In its report three years ago HM Inspectorate of Prisons reported that one in 10 prisoners in the Scrubs tested positive for drugs, “which was still too high, but significantly reduced”.
Twenty years ago prisoners in Belmarsh deeply distrusted prison officers. Today officers there are working as drugs counsellors, says Monaghan.
Wormwood Scrubs itself is getting better, and has already improved services to those it has inside its walls for lengthier sentences. “We have to do better with those on shorter sentences,” he says. “We have got less time to work with those people. They might only have a few months in here, and they might have a court case to deal with during that.
“Sometimes a short sentence can muck up your circumstances. [People] can be in custody long enough to have issues with housing, family members or work. Currently, they don’t get supervised when they are released. We just don’t have enough time to effect changes that we have effected with longer-term prisoners.”
Despite the problems, Monaghan argues that conditions and standards in British prisons are significantly better than they were when he first joined. “Some of the other prisons were so badly run.
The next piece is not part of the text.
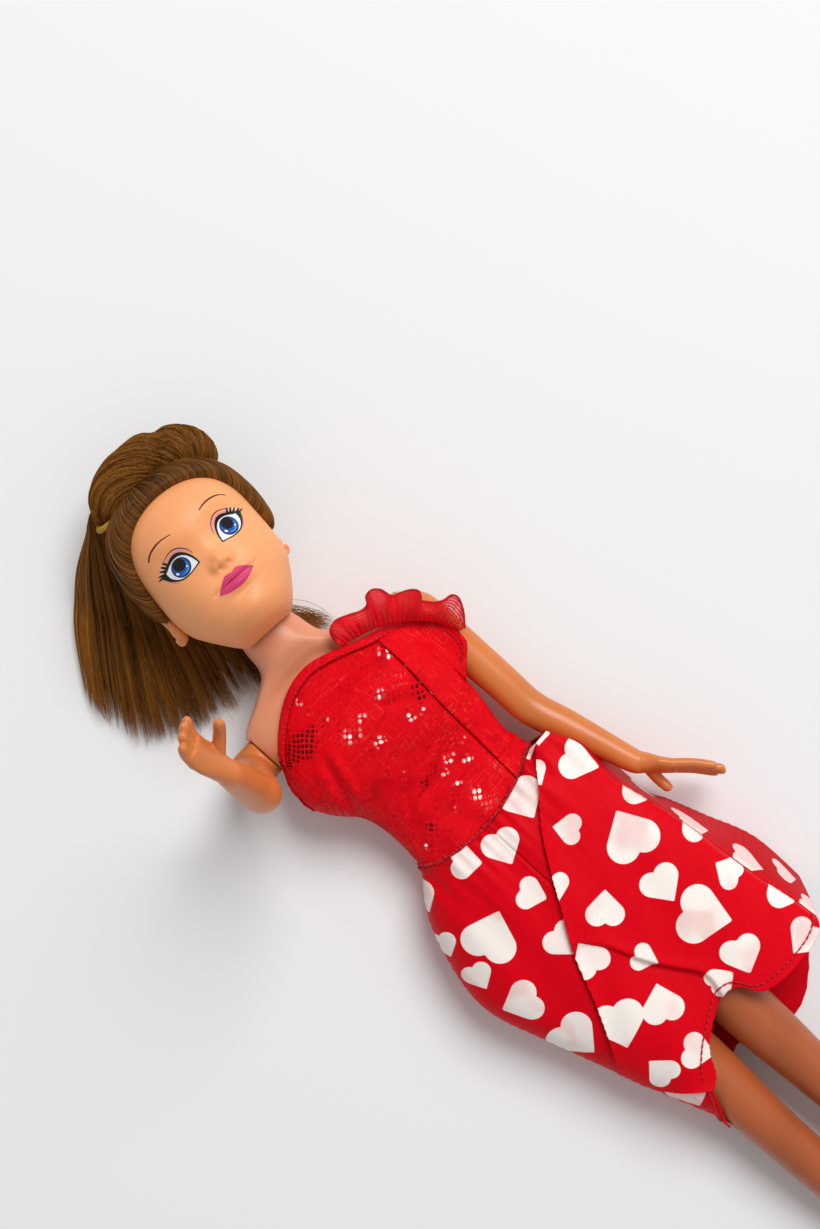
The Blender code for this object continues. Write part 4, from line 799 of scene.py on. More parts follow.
def hair_material(colours):
    """Hair on solid forms, read across and along by its UVs, with painted shade in the gaps between bundles."""
    found = bpy.data.materials.get("combed hair")
    if found:
        return found
    material, graph, shader = start_material("combed hair")
    shader.inputs["Specular IOR Level"].default_value = 0.12
    looks = use_group(graph, "strands", {"Dark": tone(colours.hair_dark, 0.7), "Light": tone(colours.hair_light, 0.62)})
    # Painted shade: where the mesh's gap value is high, between bundles of hair, the colour goes towards near black.
    gap = graph.mesh_value("gap")
    graph.feed(
        shader.inputs["Base Color"], graph.mix(graph.times(gap, 0.9), looks["Colour"], solid((0.010, 0.004, 0.001)))
    )
    graph.feed(shader.inputs["Roughness"], looks["Roughness"])
    bump(graph, shader, looks["Height"], 0.00012, 0.8)
    return material


def strand_material(colours):
    """Single hairs: the UV holds a shade for each and the share along it."""
    found = bpy.data.materials.get("single hairs")
    if found:
        return found
    material, graph, shader = start_material("single hairs")
    shader.inputs["Specular IOR Level"].default_value = 0.20
    shader.inputs["Specular Tint"].default_value = (1.0, 0.80, 0.50, 1.0)
    parts = graph.add("SeparateXYZ", {0: graph.cloth_place()})
    along = graph.noise(graph.scaled(graph.cloth_place(), 40.0, 3.0), 1.0, 2.0, "2D")
    share = graph.line(along, 0.35, graph.sum("SUBTRACT", parts.outputs["X"], 0.16), clamp=True)
    graph.feed(shader.inputs["Base Color"], graph.mix(share, solid(colours.hair_dark), solid(colours.hair_light)))
    graph.feed(shader.inputs["Roughness"], graph.line(along, 0.2, 0.28))
    return material


def paint_material(name, colour, roughness):
    """Opaque printed paint, with a slight unevenness."""
    material, graph, shader = start_material(name)
    where = graph.doll_place()
    uneven = graph.noise(where, 1400.0, 3.0)
    graph.feed(shader.inputs["Base Color"], graph.mix(graph.times(uneven, 0.24), solid(colour), tone(colour, 0.72)))
    graph.feed(shader.inputs["Roughness"], graph.line(uneven, 0.2, roughness - 0.1))
    return material


def bodice_material(colours, sizes):
    """Red net knit with foil dots, with painted dark reflections in some and painted glints in others."""
    found = bpy.data.materials.get("glitter knit")
    if found:
        return found
    material, graph, shader = start_material("glitter knit")
    shader.inputs["Specular IOR Level"].default_value = 0.05
    plain = graph.mesh_value("plain")
    weave = use_group(graph, "weave", {"Threads": 2.1})
    dots = use_group(graph, "glitter", {"Pitch": sizes.dot_pitch})
    # Painted glints and painted dark reflections in the foil dots, placed by values on the mesh.
    glint = graph.mesh_value("glint")
    dark_reflection_mask = graph.mesh_value("dark_foil")
    ground = graph.mix(weave["Threads"], tone(colours.red, 0.70), tone(colours.red, 1.08))
    ground = graph.mix(graph.times(weave["Uneven"], 0.30), ground, solid((1.0, 0.010, 0.012)))
    where = graph.doll_place()
    warp = graph.noise(graph.scaled(where, 3200.0, 160.0, 900.0), 1.0, 1.0)
    weft = graph.noise(graph.scaled(where, 160.0, 3200.0, 900.0), 1.0, 1.0)
    hatch = graph.step(graph.sum("MAXIMUM", warp, weft), 0.60, 0.74)
    patch = graph.step(graph.noise(where, 130.0, 2.0), 0.42, 0.60)
    ground = graph.mix(graph.times(hatch, graph.line(patch, 0.35, 0.12)), ground, solid((1.0, 0.085, 0.05)))
    ground = graph.mix(
        graph.times(graph.step(graph.noise(where, 210.0, 3.0), 0.50, 0.72), 0.45), ground, tone(colours.red, 0.62)
    )
    shown = graph.rest(graph.times(plain, 0.9))
    shown = graph.times(dots["Dots"], graph.times(shown, graph.line(graph.step(dots["Drift"], 0.38, 0.60), 0.75, 0.25)))
    shown = graph.sum("MAXIMUM", shown, graph.times(dots["Dots"], graph.sum("MAXIMUM", glint, dark_reflection_mask)))
    # Painted light: white glints and softer pink ones in the dots, and painted dark reflections.
    flash = graph.times(graph.step(dots["Chance"], 0.50, 0.56), glint)
    soft = graph.times(graph.step(dots["Chance"], 0.25, 0.50), glint)
    dark = graph.times(graph.step(dots["Chance"], 0.02, 0.06), dark_reflection_mask)
    foil = graph.mix(graph.step(dots["Chance"], 0.1, 0.6), tone(colours.red, 0.74), tone(colours.red, 1.0))
    foil = graph.mix(dark, foil, tone(colours.red, 0.13))
    foil = graph.mix(graph.times(soft, 0.35), foil, solid((1.0, 0.30, 0.24)))
    foil = graph.mix(flash, foil, solid((1.0, 0.88, 0.84)))
    graph.feed(shader.inputs["Base Color"], graph.mix(shown, ground, foil))
    graph.feed(shader.inputs["Roughness"], graph.sum("SUBTRACT", 0.66, graph.times(shown, 0.34)))
    graph.feed(shader.inputs["Coat Weight"], graph.times(shown, 0.10))
    height = graph.line(graph.times(dots["Tilt"], dots["Dots"]), 2.0, graph.times(weave["Height"], 0.5))
    bump(graph, shader, height, 0.00014, 0.9)
    return material


def satin_material(colours):
    """Red satin with printed hearts, whose signed distance is a value on the mesh."""
    found = bpy.data.materials.get("heart satin")
    if found:
        return found
    material, graph, shader = start_material("heart satin")
    shader.inputs["Specular IOR Level"].default_value = 0.06
    place = graph.doll_place()
    # Painted red bounce light: loose patches where the printed hearts turn pink.
    bounce_patches = graph.step(graph.noise(place, 95.0, 1.5), 0.46, 0.66)
    shade = graph.mesh_value("fold_shade")
    distance = graph.mesh_value("heart_distance")
    inside = graph.rest(graph.step(distance, -0.10, 0.10))
    weave = use_group(graph, "weave", {"Threads": 4.2})
    red = graph.mix(graph.times(weave["Uneven"], 0.5), tone(colours.red, 1.0), tone(colours.red, 0.78))
    white = graph.mix(graph.times(weave["Uneven"], 0.3), solid(colours.heart), solid((0.95, 0.84, 0.80)))
    # Painted light and shade: hearts turn pink with the bounce patches and the fold shade, and the red darkens with the
    # fold shade.
    pink = graph.sum("MAXIMUM", graph.times(bounce_patches, 0.55), graph.times(shade, 0.85))
    white = graph.mix(pink, white, solid((0.90, 0.50, 0.48)))
    red = graph.mix(graph.times(shade, 0.6), red, tone(colours.red, 0.45))
    tint = graph.mix(inside, red, white)
    behind = graph.add("NewGeometry").outputs["Backfacing"]
    wrong_side = graph.mix(0.35, tint, tone(colours.red, 0.7))
    graph.feed(shader.inputs["Base Color"], graph.mix(behind, tint, wrong_side))
    graph.feed(shader.inputs["Roughness"], graph.line(weave["Threads"], 0.14, 0.40))
    bump(graph, shader, weave["Height"], 0.00002, 0.6)
    return material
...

We had lots of escapes in the 1990s; summer riots, issues with respect and dignity. I think it is pretty transformed from where it was 20 years ago. It has been quite some time since we have had prison riots and mutinies.”
Under proposed changes to the probation service – deeply controversial ones, because they involve partial privatisation of the service – prisoners sentenced to less than 12 months will be supervised by probation officers after they are released. Currently, only those serving sentences longer than that are monitored by probation officers after they are released.
Monaghan stays out of the debate about the merits of the changes. “That is the method that government has decided. I am a public servant. I am here to make it work.”